I was so excited to have 2 doelings born to Maggie 3 days ago. Sadly 1 of them was weak and passed away yesterday even after our best efforts to save her. But I'm so happy with the other doeling! This morning she's discovered the springs in her legs and is bouncing all over! So excited to watch her grow and will be keeping her in my herd!:lovey:


----------



## toth boer goats (Jul 20, 2008)

So sorry for the loss. 



What a cute baby you have there.


----------



## Crossroads Boers (Feb 19, 2011)

So sorry the other girl didn't make it.  

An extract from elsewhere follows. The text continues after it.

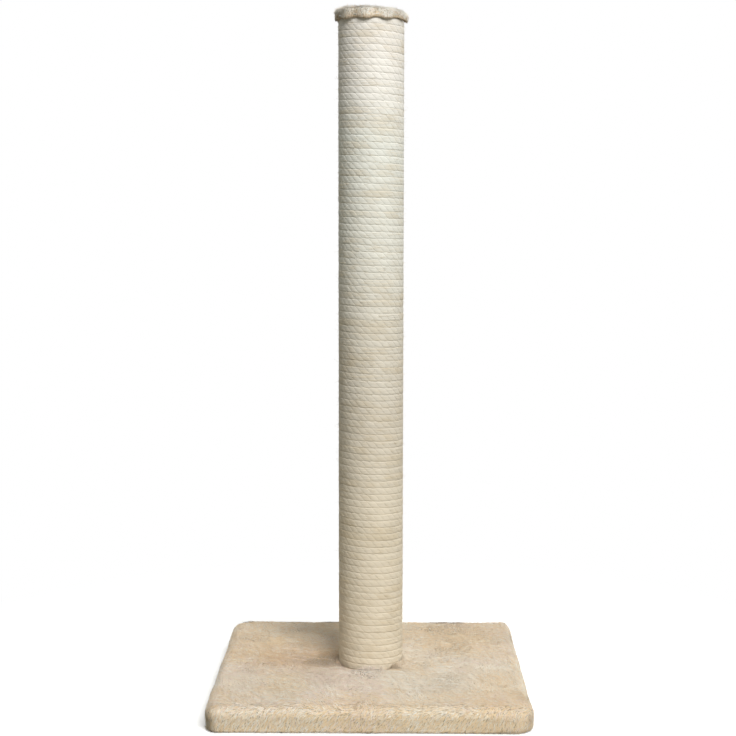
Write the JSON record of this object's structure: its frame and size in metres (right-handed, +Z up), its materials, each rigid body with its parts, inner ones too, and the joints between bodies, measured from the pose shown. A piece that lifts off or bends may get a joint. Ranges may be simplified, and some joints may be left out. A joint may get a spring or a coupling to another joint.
{
  "type": "cat scratching post",
  "caption": "Free-standing scratching post: a sisal-wound upright with a small round plush cap, on a flat square plush-covered base.",
  "frame": {"origin": "middle of the base's underside, on the floor", "axes": "+Z up along the post, -Y towards the front, +X to the right seen from the front"},
  "size_m": [0.4064, 0.4064, 0.9],
  "materials": {
    "plush": "matte",
    "sisal": "matte",
    "cardboard": "matte",
    "chipboard": "matte",
    "turned_wood": "matte",
    "zinc": "satin"
  },
  "bodies": {
    "root": {"base_board": "chipboard", "base_cover": "plush", "foot_washer": "zinc", "foot_bolt": "zinc", "tee_nut": "zinc", "foot_plug": "turned_wood", "top_plug": "turned_wood", "post_tube": "cardboard", "sisal_winding": "sisal", "cap_board": "turned_wood", "cap_screw": "zinc", "cap_cover": "plush", "foot_plug_staple_1": "zinc", "foot_plug_staple_2": "zinc", "foot_plug_staple_3": "zinc", "top_plug_staple_1": "zinc", "top_plug_staple_2": "zinc", "top_plug_staple_3": "zinc"}
  },
  "joints": []
}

What an adorable little girl!! She looks really nice!


----------



## top_goat (Sep 16, 2014)

So sorry for the loss...but congrats on the one!!! Can't wait for videos of pogo-stick baby!!!


----------



## RPC (Nov 6, 2009)

She looks great. She should grow really well as a single. Sorry for the loss of the other one.


----------



## minibarn (Jul 20, 2010)

RPC said:


> She looks great. She should grow really well as a single. Sorry for the loss of the other one.

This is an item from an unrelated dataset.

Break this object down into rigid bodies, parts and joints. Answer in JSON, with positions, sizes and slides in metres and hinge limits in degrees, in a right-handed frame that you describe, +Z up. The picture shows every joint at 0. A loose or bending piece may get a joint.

Thanks! She's a week old tomorrow and is growing fast! little chunky monkey! She's certainly getting lots of milk from her mom's huge udder. I just feel sorry for her that she doesn't have a playmate. My other does won't be kidding for at least another month.


----------



## HoosierShadow (Apr 20, 2010)

Awww she's adorable!! I am so sorry for the loss of the other baby, that is hard, but this little gem will certainly help lighten the mood ♥


----------



## minibarn (Jul 20, 2010)

Maggie junior is doing great! Vet will be coming to disbud her next monday. I'll be glad when that's over with!:faint: And after that's done I'd like to let them run with the herd again so she'll have lots more space to bounce! Here's a short video I got of her this morning...


----------



## minibarn (Jul 20, 2010)

Sorry! Looks like the video didn't load.


----------



## dreamacresfarm2 (May 10, 2014)

gorgeous girl


----------



## RPC (Nov 6, 2009)

She looks great


----------



## AncientBlue (Dec 21, 2014)

Sorry for your loss but she's a cutie.


----------



## minibarn (Jul 20, 2010)

So pleased with Baby Maggie! The vet came out and disbudded her 4 days ago and she recovered very quickly. I hated seeing her in pain but a few hours later she was back to bouncing! Now her and mom are in with the main herd and she's quickly figured out how to stay out of the way of others & loving the extra room to run. Love how long and solid she is! (now 3 wks old)


----------



## ksalvagno (Oct 6, 2009)

Too cute!


----------



## toth boer goats (Jul 20, 2008)

So cute.


----------



## Crossroads Boers (Feb 19, 2011)

Very pretty!


----------



## minibarn (Jul 20, 2010)

Since Maggie is my only kid right now I keep having to get more pics of her! Love her so much and I'm excited about her future in my herd! She's so lively and tries to engage the adults to play. She also figured out she can go play at the neighbours' and then come back to mom!


----------



## goatblessings (Jan 6, 2015)

Wow - she is SUCH a cuties - love her little face! Thanks for sharing!


----------



## RPC (Nov 6, 2009)

She sure is growing well and looks great.


----------